Intérêt de la SDMA pour le diagnostic de maladie rénale chronique - La Semaine Vétérinaire n° 1794 du 19/01/2019
La Semaine Vétérinaire n° 1794 du 19/01/2019

CONFÉRENCE

PRATIQUE CANINE

Formation

Auteur(s) : LAURENT MASSON  

Le gold standard pour l’évaluation de la fonction rénale est le débit de filtration glomérulaire. Il est mesuré par l’élimination d’un marqueur (créatinine exogène ou iohexol), mais sa réalisation en routine est délicate (prélèvements répétés, préparation extemporanée du marqueur, etc.).

Marqueurs “historiques”

C’est pourquoi, jusqu’à présent, le diagnostic de maladie rénale chronique (MRC) reposait sur des examens de laboratoire de routine. Les plus couramment employés sont la densité urinaire, mesurée au réfractomètre, l’urémie et la créatininémie, en raison de leur faible coût et de leur disponibilité. Cependant, il s’agit de marqueurs tardifs de la MRC et ils manquent de spécificité :

- la densité urinaire diminue lorsque 66 % des néphrons sont lésés et est influencée par des maladies extrarénales ;

- l’urémie est également un marqueur tardif, qui varie selon l’alimentation, s’accroît lors de saignements digestifs ou de déshydratation et baisse lors d’insuffisance hépatique ;

- la créatininémie augmente lorsque 75 % des néphrons sont lésés et est influencée par la masse musculaire et l’alimentation. Le suivi de ce paramètre chez un même animal à jeun permet d’améliorer sa sensibilité pour une MRC. Ainsi, lorsque la créatininémie double, cela indique une diminution d’environ 50 % du débit de filtration glomérulaire.

Nouveaux marqueurs

D’où l’intérêt d’utiliser de nouveaux biomarqueurs afin d’optimiser la spécificité et la précocité du diagnostic, voire de cibler la nature physiopathologique ou l’étage des lésions rénales. La littérature fait mention de la cystatine C et de la diméthylarginine symétrique (SDMA). Concernant la mesure de la cystatine C, un fort taux de recouvrement entre chat sain et chat insuffisant rénal est noté, d’où son manque d’intérêt. La SDMA est un acide aminé issu du catabolisme des protéines, produit à niveau constant, filtré librement par les glomérules rénaux, sans subir de réabsorption ou d’excrétion par les tubules rénaux et sans métabolisme extrarénal. Sa concentration sanguine est corrélée avec le débit de filtration glomérulaire, d’où son intérêt. Elle s’accroît précocement lors d’insuffisance rénale chronique débutante, jusqu’à 17 mois avant l’augmentation de la créatininémie. Elle augmente en moyenne lorsque 40 % des néphrons sont atteints (jusqu’à 25 % chez certains chats)1. La spécificité est également très bonne en l’absence d’influence de la masse musculaire.
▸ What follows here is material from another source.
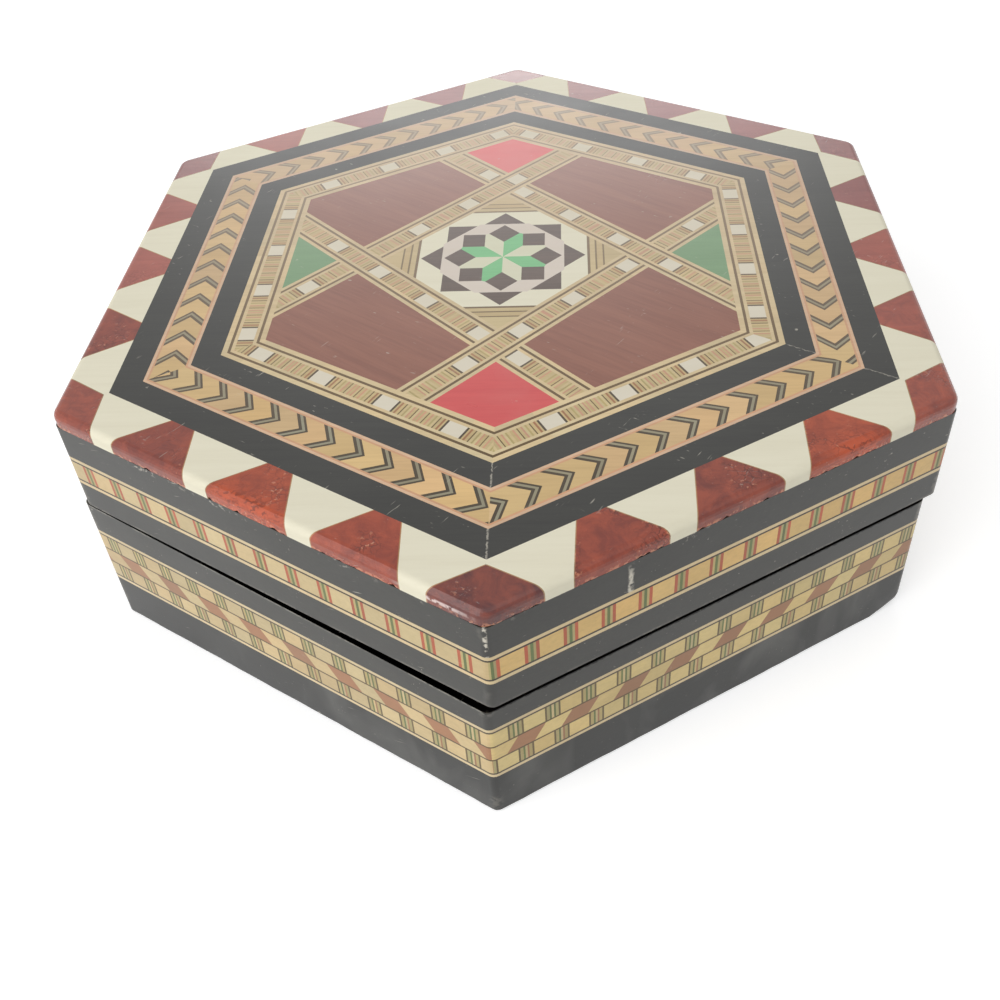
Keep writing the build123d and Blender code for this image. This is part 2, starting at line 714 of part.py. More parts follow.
def save_hinges():
    save("hinge_base_leaves", [base_leaf(middle) for middle in hinge_middles()])
    save("hinge_lid_leaves", [lid_leaf(middle) for middle in hinge_middles()])
    save("hinge_pins", [hinge_pin(middle) for middle in hinge_middles()])
    save("base_leaf_brads", [brad(along, out, BASE_RIM, -1) for along, out in brad_places()])
    save("lid_leaf_brads", [brad(along, out, LID_RIM, 1) for along, out in brad_places()])


save_base()
save_lid_carcass()
save_top_bands()
save_middle_field()
save_rosette()
save_hinges()
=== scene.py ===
# %% [markdown]
# The real object is a low hexagonal box of wood, covered in marquetry and lacquered. The packed
# model has its walls, its lid on hinges and every larger piece of the pattern. It could be drawn
# again here, but loading it keeps each piece where the maker put it, so only finishes and the
# finest slips are added.

# %% Load the packed box
import math
import random

import bmesh
import bpy
from mathutils import Matrix, Vector


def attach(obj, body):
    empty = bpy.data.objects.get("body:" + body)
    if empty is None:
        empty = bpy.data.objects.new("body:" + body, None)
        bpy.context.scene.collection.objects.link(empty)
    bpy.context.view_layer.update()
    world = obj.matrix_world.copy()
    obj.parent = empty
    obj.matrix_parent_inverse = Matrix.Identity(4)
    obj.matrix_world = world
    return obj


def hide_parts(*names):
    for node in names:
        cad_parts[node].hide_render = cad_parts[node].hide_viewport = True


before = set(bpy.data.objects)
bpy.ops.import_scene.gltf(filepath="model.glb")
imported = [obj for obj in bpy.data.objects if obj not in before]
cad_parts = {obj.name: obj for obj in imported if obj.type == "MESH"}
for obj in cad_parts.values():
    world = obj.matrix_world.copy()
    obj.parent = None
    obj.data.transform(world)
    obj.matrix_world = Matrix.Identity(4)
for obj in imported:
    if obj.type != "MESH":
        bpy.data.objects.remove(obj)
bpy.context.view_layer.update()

MM = 0.001

# %% [markdown]
# The picture is taken from above a corner, close by, with the camera turned slightly. A camera can
# be aimed at the box with a constraint, but setting its own three directions gives the picture's
# tilt and roll exactly. The lens shift moves the picture in its frame without turning the camera.

# %% Camera
EYE = Vector((10.37, -147.16, 139.09)) * MM
LOOK_DOWN = math.radians(40.628)
TURN = math.radians(-3.818)
ROLL = math.radians(-3.473)
LENS, NEAREST = 40.363, 5 * MM
SHIFT_ACROSS, SHIFT_UP = -0.0175, -0.0986

forward = Vector((math.sin(TURN) * math.cos(LOOK_DOWN),
                  math.cos(TURN) * math.cos(LOOK_DOWN), -math.sin(LOOK_DOWN)))
level = Vector((math.cos(TURN), -math.sin(TURN), 0.0))
right = Matrix.Rotation(-ROLL, 3, forward) @ level
up = right.cross(forward)
camera = bpy.data.objects.new("camera", bpy.data.cameras.new("camera"))
camera.matrix_world = Matrix.Translation(EYE) @ Matrix(
    (right, up, -forward)).transposed().to_4x4()
camera.data.lens, camera.data.clip_start = LENS, NEAREST
camera.data.shift_x, camera.data.shift_y = SHIFT_ACROSS, SHIFT_UP
bpy.context.scene.collection.objects.link(camera)
bpy.context.scene.camera = camera
print("camera right", [round(value, 3) for value in right])

# %% [markdown]
# Colours are written as they look on a screen, from 0 to 255, because that is how a maker compares
# them with a photograph. Blender's shaders work on linear light, so one helper converts them. Two
# more place a node and join it up in one call, which keeps the finishes below short.

# %% Colours and nodes
def paint(red, green, blue):
    """A screen colour as linear light with alpha."""
    def linear(value):
        value = value / 255
        return value / 12.92 if value < 0.04045 else ((value + 0.055) / 1.055) ** 2.4
    return (linear(red), linear(green), linear(blue), 1.0)


def feed(sockets, **values):
    """Sets or links sockets by name, or by number as i0, i1 and so on."""
    for name, value in values.items():
        numbered = name[0] == "i" and name[1:].isdigit()
        socket = sockets[int(name[1:]) if numbered else name.replace("_", " ")]
        value = getattr(value, "socket", value)
        if isinstance(value, bpy.types.NodeSocket):
            socket.id_data.links.new(value, socket)
        else:
            socket.default_value = value


def node(tree, kind, settings=None, **inputs):
    """A new shader node; an input is a value or another node's output."""
    made = tree.nodes.new(kind)
    for name, value in (settings or {}).items():
        setattr(made, name, value)
    feed(made.inputs, **inputs)
    return made


def blend_colours(tree, mask, first, second):
    return node(tree, "ShaderNodeMix", {"data_type": "RGBA"}, i0=mask, i6=first,
                i7=second).outputs[2]


print("white is", paint(255, 255, 255))

# %% [markdown]
# A mask is a number at each place of a surface, worked out by Math nodes. Written as one call for
# each node it would be hard to read, so a small class lets masks be added and multiplied with
# plain signs. Each sign still makes one Math node, which the shader editor shows.

# %% Sums with masks
class Mask:
    """A number that changes over a surface."""

    def __init__(self, socket):
        self.socket = socket

    def maths(self, operation, first, second=0.0):
        return Mask(node(self.socket.id_data, "ShaderNodeMath", {"operation": operation},
                         i0=first, i1=second).outputs[0])

    def __add__(self, other):
        return self.maths("ADD", self, other)

    def __sub__(self, other):
        return self.maths("SUBTRACT", self, other)

    def __rsub__(self, other):
        return self.maths("SUBTRACT", other, self)

    def __mul__(self, other):
        return self.maths("MULTIPLY", self, other)

    def over(self, limit):
        return self.maths("GREATER_THAN", self, limit)

    def under(self, limit):
        return self.maths("LESS_THAN", self, limit)

    def size(self):
        return self.maths("ABSOLUTE", self)

    def ramp(self, low, high):
        """0 up to low, 1 from high on, straight between; low may be the greater one."""
        return Mask(node(self.socket.id_data, "ShaderNodeMapRange", None, Value=self, i1=low,
                         i2=high).outputs[0])

    def near(self, middle, reach):
        """1 round the middle, falling to 0 at its reach."""
        return (self - middle).size().ramp(reach, reach * 0.4)

    def held(self):
        """Kept between 0 and 1."""
        self.socket.node.use_clamp = True
        return self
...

Dans la classification Iris, une augmentation persistante de la SDMA au-delà de 14 µg/dl chez un animal correctement hydraté permet de conclure au diagnostic de MRC débutante (stade Iris 1). En outre, la SDMA serait intéressante chez les chats hyperthyroïdiens dans la recherche d’une MRC masquée par l’amyotrophie et l’hyperfiltration rénale provoquées par l’excès d’hormones thyroïdiennes. Ce marqueur permet enfin une adaptation du stade Iris de la MRC (stade établi selon la créatininémie, sous-stades attribués selon la pression artérielle systémique et la protéinurie). En effet, la créatininémie sous-estime le stade de MRC chez un chat amyotrophié. Ainsi, pour un chat en stade 2 (établi à partir de la créatininémie) correctement hydraté, si la SDMA est supérieure à 25 µg/dl de manière persistante, le stade est requalifié de 2 à 3. De la même façon, un chat en stade 3 (basé sur la créatininémie) avec une SDMA supérieure à 45 µg/dl de manière persistante est alors classé en stade 4. Ceci permet une meilleure adaptation des décisions thérapeutiques. Cette analyse est disponible en laboratoire spécialisé et aussi sur l’analyseur Catalyst® d’Idexx. Ce nouveau biomarqueur doit s’intégrer, mais sans se substituer aux autres tests biologiques actuels et au tableau clinique.

1 Les informations présentées pour la SDMA chez le chat sont également valables chez le chien.

Amandine Drut Diplomate ECVIM-CA, praticienne hospitalière à Oniris. Article rédigé d’après une conférence présentée au congrès de l’Afvac à Nantes (Loire-Atlantique), en 2017.